Take time to say “thank you” to those who empower you to do great things.
Each of us work for, and work with, people who permit us to do the work. As we strive to live our lives with purpose, it is important that today, on Thanksgiving Day, we recognize those who empower us to do the work.
For me, the Hilliard City School District Board of Education permits me to guide and lead our school district. The connections we’ve cultivated among our leadership team are essential in the work we do to serve young people. Building trust, grounded in core values and common commitments, permit us to collectively set a vision, establish cultural norms, and focus on continually improving the opportunities Hilliard provides for young people.
Mrs. Whiting, Mr. Lambert, Mrs. Keck, Mr. Abate, and Mrs. Long, thank you for the opportunity to serve and work with you as we live our mission to prepare each and every student in our community to be Ready for Tomorrow.
If you would like to accomplish something, you must first expected it from yourself.
I get frustrated, sometimes unreasonably so, when I hear high school athletes say, “I know we are going to lose.” I get equally disheartened when a student says, “I am going to fail this test.” The same befuddlement overcomes me when adults predict a negative outcome. This negative self-talk is indubitably a self fulfilling prophecy. If you think you are going to fail . . . you are very likely going to meet your expectations.
If you want to accomplish something, you must first expect it from yourself. You build this confidence by doing the work in preparation for success. It’s not enough to “think you are going to have success” . . . you must be prepared for success. This demands us, with purpose, to do the work in preparation for the accomplishment. Be it offseason preparation or studying for a test, be it investing the time in others or developing a strong team; accomplishment requires preparation. Do the work, and you will not only expect success . . . you will earn it.
The hardest moments in life are transitional moment.
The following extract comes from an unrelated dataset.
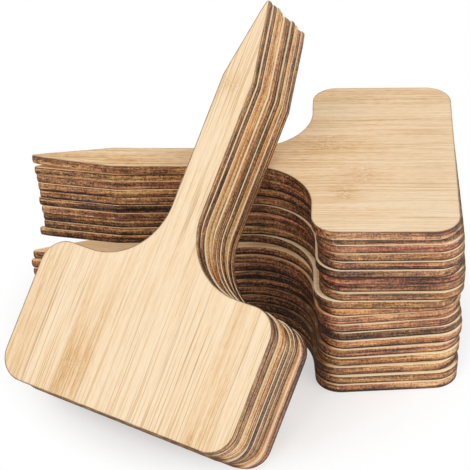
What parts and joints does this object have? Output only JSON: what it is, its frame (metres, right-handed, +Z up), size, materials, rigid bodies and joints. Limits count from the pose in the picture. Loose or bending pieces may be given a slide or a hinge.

Once we identify a new reality we can step up to the challenges.
Times of uncertainty create the greatest anxiety and fear. When the familiar is threatened, and we are faced with the unknown, there is a tendency to freeze. There is comfort in familiar; there is apprehension during transition.
We must be intentional in defining moments of transitions. The identification of what’s not going to change is equality critical to change itself. Change provides a tremendous opportunity to improve and live our growth mindset. The world in which we live today rewards those who adjust and adapt with skill. Be intentional about change; identify the new reality quickly and do the work to maintain a positive, growth-oriented mindset.
We all need guardrails to keep balance in our lives.
Guardrails are on dangerous, curvy roads to keep cars from hurling off the side of a mountain. They are intentionally put in places that are dangerous . . . that have a higher risk of going off the road.
There are times, moments in our lives when we need guardrail because we are at risk from skidding off into the abyss. Guardrails are intentionally, specifically put in place to keep us on the road . . . to keep us on the path required for success.
For me, these guardrails are the people, the angels, in my life. Each of us must have honest, trusting, loving people to serve as guardrails for us. These are the folks who care enough to tell us when we are heading towards that cliff. We must all be mindful of these people, these guardrails, and be willing to listen. We must also step-up and serve as guardrails for others. Embrace the discomfort of having a difficult conversation . . . do what is difficult, yet required of us.